→ Exercise requirements
Reproduce all of the data word for word.

→ Rows from a 3D modeling dataset
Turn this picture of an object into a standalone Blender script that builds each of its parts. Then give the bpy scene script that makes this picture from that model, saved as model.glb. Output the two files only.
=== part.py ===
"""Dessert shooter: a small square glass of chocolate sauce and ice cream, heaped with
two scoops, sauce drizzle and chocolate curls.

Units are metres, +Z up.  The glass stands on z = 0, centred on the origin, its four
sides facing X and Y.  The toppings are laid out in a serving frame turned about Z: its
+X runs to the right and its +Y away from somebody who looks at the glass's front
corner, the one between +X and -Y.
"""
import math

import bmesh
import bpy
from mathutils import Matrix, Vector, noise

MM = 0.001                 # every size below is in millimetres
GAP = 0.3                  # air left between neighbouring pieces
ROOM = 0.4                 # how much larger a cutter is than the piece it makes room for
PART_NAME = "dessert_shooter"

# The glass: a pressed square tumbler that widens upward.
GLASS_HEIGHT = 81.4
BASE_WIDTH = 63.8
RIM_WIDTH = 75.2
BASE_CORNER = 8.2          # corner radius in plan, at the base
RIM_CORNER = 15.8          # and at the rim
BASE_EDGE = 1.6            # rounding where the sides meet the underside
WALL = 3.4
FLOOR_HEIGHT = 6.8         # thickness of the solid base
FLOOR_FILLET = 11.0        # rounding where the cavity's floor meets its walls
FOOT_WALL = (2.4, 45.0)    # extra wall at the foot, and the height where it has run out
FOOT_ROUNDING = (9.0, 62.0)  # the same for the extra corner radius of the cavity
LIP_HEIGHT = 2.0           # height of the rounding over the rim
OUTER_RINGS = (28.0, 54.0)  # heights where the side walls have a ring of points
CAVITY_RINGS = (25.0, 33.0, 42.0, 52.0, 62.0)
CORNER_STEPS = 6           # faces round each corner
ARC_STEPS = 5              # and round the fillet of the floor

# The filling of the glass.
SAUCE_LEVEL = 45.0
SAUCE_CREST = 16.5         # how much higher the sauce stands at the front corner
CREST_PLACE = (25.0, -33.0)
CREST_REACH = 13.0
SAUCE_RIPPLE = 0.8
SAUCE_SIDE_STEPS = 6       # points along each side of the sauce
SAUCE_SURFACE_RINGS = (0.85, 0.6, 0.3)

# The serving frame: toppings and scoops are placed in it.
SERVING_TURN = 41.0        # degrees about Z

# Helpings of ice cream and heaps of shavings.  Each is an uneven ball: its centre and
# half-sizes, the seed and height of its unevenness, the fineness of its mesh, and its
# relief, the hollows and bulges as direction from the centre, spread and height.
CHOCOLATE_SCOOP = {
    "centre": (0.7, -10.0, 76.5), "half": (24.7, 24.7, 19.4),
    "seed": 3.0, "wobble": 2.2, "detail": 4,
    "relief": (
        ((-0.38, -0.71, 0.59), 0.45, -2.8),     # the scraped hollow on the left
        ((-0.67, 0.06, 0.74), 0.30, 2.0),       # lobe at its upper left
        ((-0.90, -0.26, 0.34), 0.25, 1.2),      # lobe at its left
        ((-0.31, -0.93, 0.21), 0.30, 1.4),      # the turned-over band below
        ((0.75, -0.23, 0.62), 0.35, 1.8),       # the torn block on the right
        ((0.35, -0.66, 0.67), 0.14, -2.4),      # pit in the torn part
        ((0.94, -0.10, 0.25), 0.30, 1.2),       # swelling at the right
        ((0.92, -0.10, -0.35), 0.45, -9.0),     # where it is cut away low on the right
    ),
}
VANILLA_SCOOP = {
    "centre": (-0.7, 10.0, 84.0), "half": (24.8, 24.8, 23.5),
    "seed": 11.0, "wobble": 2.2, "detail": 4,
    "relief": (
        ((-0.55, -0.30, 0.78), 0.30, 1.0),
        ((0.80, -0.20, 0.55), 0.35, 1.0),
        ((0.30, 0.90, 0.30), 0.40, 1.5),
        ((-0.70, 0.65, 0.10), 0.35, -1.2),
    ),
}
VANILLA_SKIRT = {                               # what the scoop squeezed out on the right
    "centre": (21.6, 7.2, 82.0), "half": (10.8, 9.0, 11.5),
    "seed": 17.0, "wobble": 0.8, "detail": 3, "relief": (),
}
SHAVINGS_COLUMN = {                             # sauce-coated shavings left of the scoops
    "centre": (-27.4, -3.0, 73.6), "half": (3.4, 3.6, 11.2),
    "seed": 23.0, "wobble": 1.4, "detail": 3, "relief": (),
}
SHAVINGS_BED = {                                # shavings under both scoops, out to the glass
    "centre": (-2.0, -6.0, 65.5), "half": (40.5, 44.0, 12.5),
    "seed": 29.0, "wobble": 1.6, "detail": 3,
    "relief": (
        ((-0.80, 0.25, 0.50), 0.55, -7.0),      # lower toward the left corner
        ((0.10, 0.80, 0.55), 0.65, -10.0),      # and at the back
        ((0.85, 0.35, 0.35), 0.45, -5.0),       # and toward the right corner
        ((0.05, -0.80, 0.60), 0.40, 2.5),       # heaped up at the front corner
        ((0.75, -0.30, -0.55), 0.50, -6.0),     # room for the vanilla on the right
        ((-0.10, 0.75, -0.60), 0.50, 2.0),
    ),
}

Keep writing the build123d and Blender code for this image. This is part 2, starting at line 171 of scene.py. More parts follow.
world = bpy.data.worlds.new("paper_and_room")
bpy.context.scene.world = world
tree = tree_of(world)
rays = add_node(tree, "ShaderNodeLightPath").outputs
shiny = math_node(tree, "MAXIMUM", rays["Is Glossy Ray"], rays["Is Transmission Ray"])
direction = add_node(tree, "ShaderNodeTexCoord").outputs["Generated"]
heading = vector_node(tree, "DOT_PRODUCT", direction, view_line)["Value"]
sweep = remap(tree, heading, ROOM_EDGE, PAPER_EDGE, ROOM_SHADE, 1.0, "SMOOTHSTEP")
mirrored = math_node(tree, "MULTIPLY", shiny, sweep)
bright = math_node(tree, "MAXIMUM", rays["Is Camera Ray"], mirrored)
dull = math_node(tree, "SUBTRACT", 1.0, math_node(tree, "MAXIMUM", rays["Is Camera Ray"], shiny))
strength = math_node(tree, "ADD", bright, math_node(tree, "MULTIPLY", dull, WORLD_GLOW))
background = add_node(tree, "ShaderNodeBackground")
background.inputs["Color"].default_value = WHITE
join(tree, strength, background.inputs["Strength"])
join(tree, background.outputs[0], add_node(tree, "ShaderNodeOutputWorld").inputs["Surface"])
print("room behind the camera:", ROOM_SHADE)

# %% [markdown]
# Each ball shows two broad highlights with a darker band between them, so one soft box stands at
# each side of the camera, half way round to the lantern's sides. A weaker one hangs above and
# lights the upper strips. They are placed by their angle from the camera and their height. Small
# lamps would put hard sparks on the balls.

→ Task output
Turn this picture of an object into a standalone Blender script that builds each of its parts. Then give the bpy scene script that makes this picture from that model, saved as model.glb. Output the two files only.
=== part.py ===
"""Dessert shooter: a small square glass of chocolate sauce and ice cream, heaped with
two scoops, sauce drizzle and chocolate curls.

Units are metres, +Z up.  The glass stands on z = 0, centred on the origin, its four
sides facing X and Y.  The toppings are laid out in a serving frame turned about Z: its
+X runs to the right and its +Y away from somebody who looks at the glass's front
corner, the one between +X and -Y.
"""
import math

import bmesh
import bpy
from mathutils import Matrix, Vector, noise

MM = 0.001                 # every size below is in millimetres
GAP = 0.3                  # air left between neighbouring pieces
ROOM = 0.4                 # how much larger a cutter is than the piece it makes room for
PART_NAME = "dessert_shooter"

# The glass: a pressed square tumbler that widens upward.
GLASS_HEIGHT = 81.4
BASE_WIDTH = 63.8
RIM_WIDTH = 75.2
BASE_CORNER = 8.2          # corner radius in plan, at the base
RIM_CORNER = 15.8          # and at the rim
BASE_EDGE = 1.6            # rounding where the sides meet the underside
WALL = 3.4
FLOOR_HEIGHT = 6.8         # thickness of the solid base
FLOOR_FILLET = 11.0        # rounding where the cavity's floor meets its walls
FOOT_WALL = (2.4, 45.0)    # extra wall at the foot, and the height where it has run out
FOOT_ROUNDING = (9.0, 62.0)  # the same for the extra corner radius of the cavity
LIP_HEIGHT = 2.0           # height of the rounding over the rim
OUTER_RINGS = (28.0, 54.0)  # heights where the side walls have a ring of points
CAVITY_RINGS = (25.0, 33.0, 42.0, 52.0, 62.0)
CORNER_STEPS = 6           # faces round each corner
ARC_STEPS = 5              # and round the fillet of the floor

# The filling of the glass.
SAUCE_LEVEL = 45.0
SAUCE_CREST = 16.5         # how much higher the sauce stands at the front corner
CREST_PLACE = (25.0, -33.0)
CREST_REACH = 13.0
SAUCE_RIPPLE = 0.8
SAUCE_SIDE_STEPS = 6       # points along each side of the sauce
SAUCE_SURFACE_RINGS = (0.85, 0.6, 0.3)

# The serving frame: toppings and scoops are placed in it.
SERVING_TURN = 41.0        # degrees about Z

# Helpings of ice cream and heaps of shavings.  Each is an uneven ball: its centre and
# half-sizes, the seed and height of its unevenness, the fineness of its mesh, and its
# relief, the hollows and bulges as direction from the centre, spread and height.
CHOCOLATE_SCOOP = {
    "centre": (0.7, -10.0, 76.5), "half": (24.7, 24.7, 19.4),
    "seed": 3.0, "wobble": 2.2, "detail": 4,
    "relief": (
        ((-0.38, -0.71, 0.59), 0.45, -2.8),     # the scraped hollow on the left
        ((-0.67, 0.06, 0.74), 0.30, 2.0),       # lobe at its upper left
        ((-0.90, -0.26, 0.34), 0.25, 1.2),      # lobe at its left
        ((-0.31, -0.93, 0.21), 0.30, 1.4),      # the turned-over band below
        ((0.75, -0.23, 0.62), 0.35, 1.8),       # the torn block on the right
        ((0.35, -0.66, 0.67), 0.14, -2.4),      # pit in the torn part
        ((0.94, -0.10, 0.25), 0.30, 1.2),       # swelling at the right
        ((0.92, -0.10, -0.35), 0.45, -9.0),     # where it is cut away low on the right
    ),
}
VANILLA_SCOOP = {
    "centre": (-0.7, 10.0, 84.0), "half": (24.8, 24.8, 23.5),
    "seed": 11.0, "wobble": 2.2, "detail": 4,
    "relief": (
        ((-0.55, -0.30, 0.78), 0.30, 1.0),
        ((0.80, -0.20, 0.55), 0.35, 1.0),
        ((0.30, 0.90, 0.30), 0.40, 1.5),
        ((-0.70, 0.65, 0.10), 0.35, -1.2),
    ),
}
VANILLA_SKIRT = {                               # what the scoop squeezed out on the right
    "centre": (21.6, 7.2, 82.0), "half": (10.8, 9.0, 11.5),
    "seed": 17.0, "wobble": 0.8, "detail": 3, "relief": (),
}
SHAVINGS_COLUMN = {                             # sauce-coated shavings left of the scoops
    "centre": (-27.4, -3.0, 73.6), "half": (3.4, 3.6, 11.2),
    "seed": 23.0, "wobble": 1.4, "detail": 3, "relief": (),
}
SHAVINGS_BED = {                                # shavings under both scoops, out to the glass
    "centre": (-2.0, -6.0, 65.5), "half": (40.5, 44.0, 12.5),
    "seed": 29.0, "wobble": 1.6, "detail": 3,
    "relief": (
        ((-0.80, 0.25, 0.50), 0.55, -7.0),      # lower toward the left corner
        ((0.10, 0.80, 0.55), 0.65, -10.0),      # and at the back
        ((0.85, 0.35, 0.35), 0.45, -5.0),       # and toward the right corner
        ((0.05, -0.80, 0.60), 0.40, 2.5),       # heaped up at the front corner
        ((0.75, -0.30, -0.55), 0.50, -6.0),     # room for the vanilla on the right
        ((-0.10, 0.75, -0.60), 0.50, 2.0),
    ),
}

Keep writing the build123d and Blender code for this image. This is part 2, starting at line 171 of scene.py. More parts follow.
world = bpy.data.worlds.new("paper_and_room")
bpy.context.scene.world = world
tree = tree_of(world)
rays = add_node(tree, "ShaderNodeLightPath").outputs
shiny = math_node(tree, "MAXIMUM", rays["Is Glossy Ray"], rays["Is Transmission Ray"])
direction = add_node(tree, "ShaderNodeTexCoord").outputs["Generated"]
heading = vector_node(tree, "DOT_PRODUCT", direction, view_line)["Value"]
sweep = remap(tree, heading, ROOM_EDGE, PAPER_EDGE, ROOM_SHADE, 1.0, "SMOOTHSTEP")
mirrored = math_node(tree, "MULTIPLY", shiny, sweep)
bright = math_node(tree, "MAXIMUM", rays["Is Camera Ray"], mirrored)
dull = math_node(tree, "SUBTRACT", 1.0, math_node(tree, "MAXIMUM", rays["Is Camera Ray"], shiny))
strength = math_node(tree, "ADD", bright, math_node(tree, "MULTIPLY", dull, WORLD_GLOW))
background = add_node(tree, "ShaderNodeBackground")
background.inputs["Color"].default_value = WHITE
join(tree, strength, background.inputs["Strength"])
join(tree, background.outputs[0], add_node(tree, "ShaderNodeOutputWorld").inputs["Surface"])
print("room behind the camera:", ROOM_SHADE)

# %% [markdown]
# Each ball shows two broad highlights with a darker band between them, so one soft box stands at
# each side of the camera, half way round to the lantern's sides. A weaker one hangs above and
# lights the upper strips. They are placed by their angle from the camera and their height. Small
# lamps would put hard sparks on the balls.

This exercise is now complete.